Please list all lines of the material below in which the string "return" occurs.

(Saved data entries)
▼
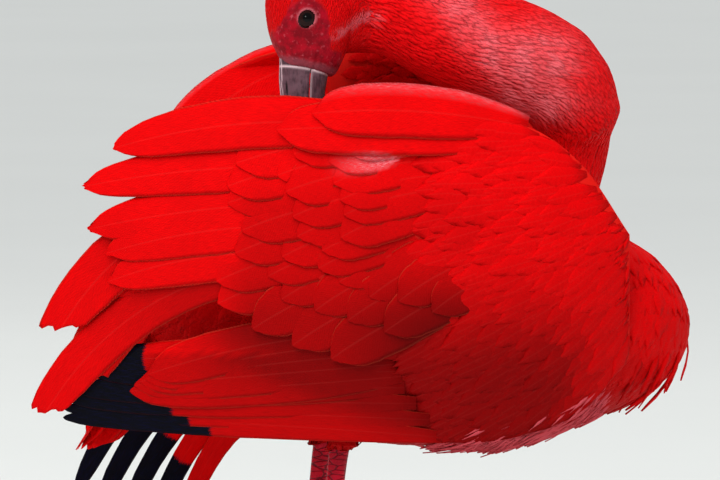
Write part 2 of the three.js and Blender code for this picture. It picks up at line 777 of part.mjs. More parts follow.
// Toes: name, direction from straight ahead in degrees (outwards is positive), length.
const TOES = [
  ["inner", -25, 43],
  ["middle", 5, 54],
  ["outer", 37, 46],
  ["hind", 176, 24],
];
const floorSlab = solidOf(new THREE.BoxGeometry(600, 400, 40).translate(0, 0, -20));
for (const [name, leg] of Object.entries(LEGS)) {
  const { side, hip, knee, hock, foot } = leg;
  const thighEnd = knee.clone().lerp(hock, 0.12);
  const thigh = tube({
    points: [hip, hip.clone().lerp(knee, 0.6), thighEnd],
    radii: [22, 15, 5.6],
    steps: 5,
    sides: 12,
    roundEnd: true,
  });
  const shin = tube({
    points: [knee.clone().lerp(hip, 0.2), knee.clone().lerp(hock, 0.5), hock.clone().lerp(knee, 0.12), hock],
    radii: [TIBIA_RADIUS, TIBIA_RADIUS, TIBIA_RADIUS, 5.2],
    steps: 6,
    sides: 10,
    roundEnd: true,
  });
  const tarsus = tube({
    points: [hock, hock.clone().lerp(foot, 0.15), hock.clone().lerp(foot, 0.55), foot],
    radii: [5.2, 4.1, TARSUS_RADIUS, 4.2],
    steps: 6,
    sides: 9,
    roundEnd: true,
  });
  const toes = [];
  for (const [toe, degrees, length] of TOES) {
    const heading = THREE.MathUtils.degToRad(degrees * side);
    const ahead = point(Math.cos(heading), Math.sin(heading), 0);
    const at = (reach, height) => foot.clone().setZ(height).addScaledVector(ahead, reach);
    toes.push(
      tube({
        points: [at(0, 5.3), at(length * 0.3, TOE_RADIUS - 0.4), at(length * 0.65, 2.5), at(length, 2)],
        radii: [3.8, TOE_RADIUS, 2.9, 2.3],
        steps: 4,
        sides: 8,
      }),
    );
    const claw = tube({
      points: [at(length + TOUCH_GAP, 2.6), at(length + CLAW_LENGTH * 0.6, 2.7), at(length + CLAW_LENGTH, 1)],
      radii: [2, 1.4, 0.4],
      steps: 4,
      sides: 6,
    });
    add(`claw_${name}_${toe}`, claw, clawHorn);
  }
  const footSolid = fused(toes, [floorSlab]);
  const shinCut = swollen(shin);
  add(`thigh_${name}`, fused([thigh], [torsoCut, shinCut]), scarletFeather);
  add(`shin_${name}`, fused([shin], [torsoCut]), legSkin);
  add(`tarsus_${name}`, fused([tarsus], [shinCut, ...toes.map((toe) => swollen(toe))]), legSkin);
  add(`foot_${name}`, footSolid, legSkin);
}

// The origin is on the floor below the middle of the bird's outline.
const outline = new THREE.Box3().setFromObject(ibis);
const middle = outline.getCenter(point());
ibis.position.set(-middle.x, -middle.y, -outline.min.z);

export default ibis;
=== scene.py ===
# %% [markdown]
# # A scarlet ibis, life size, preening
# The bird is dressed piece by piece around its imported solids: one skin under the plumage, a coat of
# small body feathers, the big feathers of wings and tail, the bare face, bill, eyes, legs and claws.
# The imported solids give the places, so this first cell loads them, with a function that measures the box
# of each.

# %% Load the solids
import json
import math

import bmesh
import bpy
import numpy as np
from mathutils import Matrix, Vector

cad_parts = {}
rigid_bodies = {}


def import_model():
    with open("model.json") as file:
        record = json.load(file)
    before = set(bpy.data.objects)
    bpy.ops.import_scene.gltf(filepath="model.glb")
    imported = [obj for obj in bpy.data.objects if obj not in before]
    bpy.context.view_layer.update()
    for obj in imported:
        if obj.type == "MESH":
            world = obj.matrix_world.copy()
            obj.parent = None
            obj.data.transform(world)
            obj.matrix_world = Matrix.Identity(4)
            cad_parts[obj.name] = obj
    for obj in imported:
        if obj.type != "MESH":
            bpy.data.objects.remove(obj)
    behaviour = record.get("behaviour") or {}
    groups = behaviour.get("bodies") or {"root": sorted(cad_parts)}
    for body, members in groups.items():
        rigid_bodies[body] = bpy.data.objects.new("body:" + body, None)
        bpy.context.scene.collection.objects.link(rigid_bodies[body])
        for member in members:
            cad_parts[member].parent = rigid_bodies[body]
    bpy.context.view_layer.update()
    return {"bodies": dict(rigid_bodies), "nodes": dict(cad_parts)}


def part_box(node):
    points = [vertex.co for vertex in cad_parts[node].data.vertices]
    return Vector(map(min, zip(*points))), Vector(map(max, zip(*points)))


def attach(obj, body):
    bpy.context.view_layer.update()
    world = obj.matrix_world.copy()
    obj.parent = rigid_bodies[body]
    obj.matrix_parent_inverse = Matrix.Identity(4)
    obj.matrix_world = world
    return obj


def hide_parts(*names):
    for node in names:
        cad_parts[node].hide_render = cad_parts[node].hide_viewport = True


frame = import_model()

BODY = next(iter(frame["bodies"]))
print("body", BODY, "nodes", len(frame["nodes"]))

# %% [markdown]
# ## Two rulers
# The bird's own sizes are easiest to read in millimetres, measured from the middle of the body, and
# the scene is in metres. Two known edges, the tip of the breast and the outer toes, say where the
# body's middle line stands in the scene, so that one function can change one ruler into the other.

# %% From the bird's millimetres to the scene's metres
MM = 0.001
BREAST_TIP_X = 147
HOME = np.array([
    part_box("torso")[1].x - BREAST_TIP_X * MM,
    (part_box("foot_near")[0].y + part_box("foot_far")[1].y) / 2,
    0.0,
])


def metres(points):
    """The bird's millimetres as places in the scene."""
    return np.asarray(points, float) * MM + HOME


def table_value(rows, where):
    """Smooth values between the rows of a table whose first column is the position."""
    rows = np.array(rows, float)
    x, value = rows[:, 0], rows[:, 1:]
    slope = np.empty_like(value)
    slope[1:-1] = (value[2:] - value[:-2]) / (x[2:] - x[:-2])[:, None]
    slope[0] = (value[1] - value[0]) / (x[1] - x[0])
    slope[-1] = (value[-1] - value[-2]) / (x[-1] - x[-2])
    where = np.clip(np.asarray(where, float), x[0], x[-1])
    i = np.clip(np.searchsorted(x, where, side="right") - 1, 0, len(x) - 2)
    span = (x[i + 1] - x[i])[..., None]
    t = (where - x[i])[..., None] / span
    start = (2 * t**3 - 3 * t**2 + 1) * value[i] + (t**3 - 2 * t**2 + t) * slope[i] * span
    end = (3 * t**2 - 2 * t**3) * value[i + 1] + (t**3 - t**2) * slope[i + 1] * span
    return start + end


def ease(low, high, value):
    """0 below low, 1 above high, and a soft step between them."""
    t = np.clip((np.asarray(value, float) - low) / (high - low), 0, 1)
    return t * t * (3 - 2 * t)


def hill(value, middle, spread):
    """1 at a middle value, falling softly to 0 on both sides of it."""
    return np.exp(-(((value - middle) / spread) ** 2))


def unit(vectors):
    """Vectors at length one."""
    vectors = np.asarray(vectors, float)
    return vectors / np.maximum(np.linalg.norm(vectors, axis=-1, keepdims=True), 1e-9)


print("home", [round(v, 4) for v in HOME])

# %% [markdown]
# ## Meshes and pieces
# Every finished piece is a plain mesh with its place in its vertices. One function makes the mesh,
# with an optional map and named marks on its vertices that the materials read, and another hands the
# piece over: what it rides on, which solids it stands for and which finish it takes.

# %% Make a mesh, hand over a piece
def make_object(name, points, faces, uvs=None, marks=None):
    """A smooth mesh object from points in metres. uvs and marks have one value for each point."""
    mesh = bpy.data.meshes.new(name)
    mesh.from_pydata(np.asarray(points).tolist(), [], [list(map(int, face)) for face in faces])
    if uvs is not None:
        corners = np.empty(len(mesh.loops), int)
        mesh.loops.foreach_get("vertex_index", corners)
        layer = mesh.uv_layers.new(name="vane")
        layer.data.foreach_set("uv", np.asarray(uvs, float)[corners].ravel())
    for mark, values in (marks or {}).items():
        attribute = mesh.attributes.new(mark, "FLOAT", "POINT")
        attribute.data.foreach_set("value", np.asarray(values, float).ravel())
    mesh.shade_smooth()
    thing = bpy.data.objects.new(name, mesh)
    bpy.context.collection.objects.link(thing)
    return thing


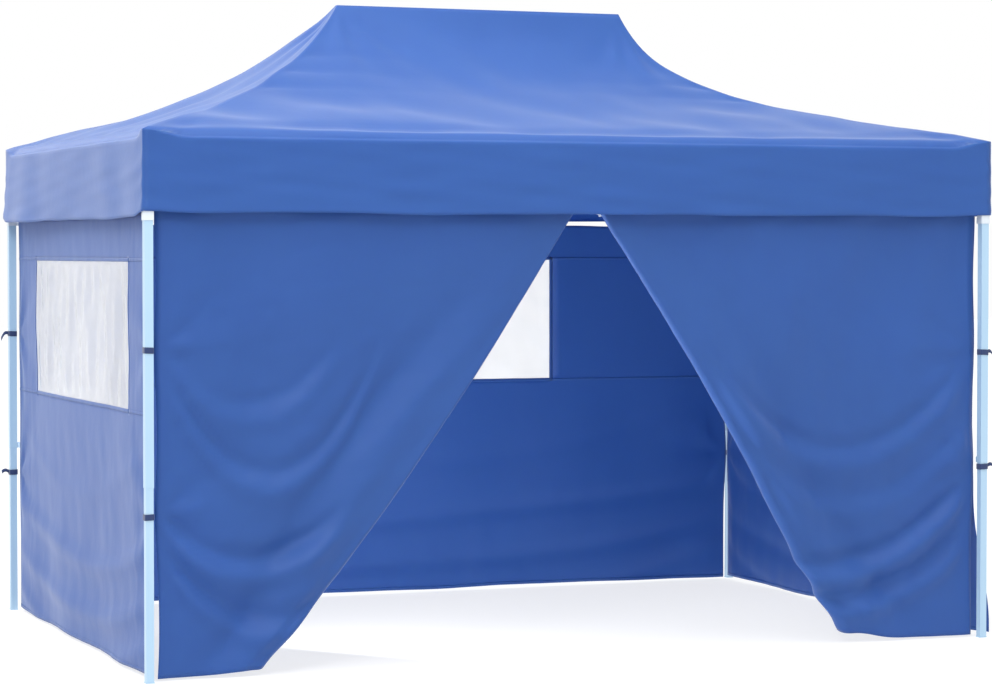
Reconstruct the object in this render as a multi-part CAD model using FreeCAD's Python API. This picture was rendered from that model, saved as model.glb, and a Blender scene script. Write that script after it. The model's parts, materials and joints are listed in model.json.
▲
▶ [WRITTEN SOLUTION]
    return {"bodies": dict(rigid_bodies), "nodes": dict(cad_parts)}
    return Vector(map(min, zip(*points))), Vector(map(max, zip(*points)))
    return obj
    return np.asarray(points, float) * MM + HOME
    return start + end
    return t * t * (3 - 2 * t)
    return np.exp(-(((value - middle) / spread) ** 2))
    return vectors / np.maximum(np.linalg.norm(vectors, axis=-1, keepdims=True), 1e-9)
    return thing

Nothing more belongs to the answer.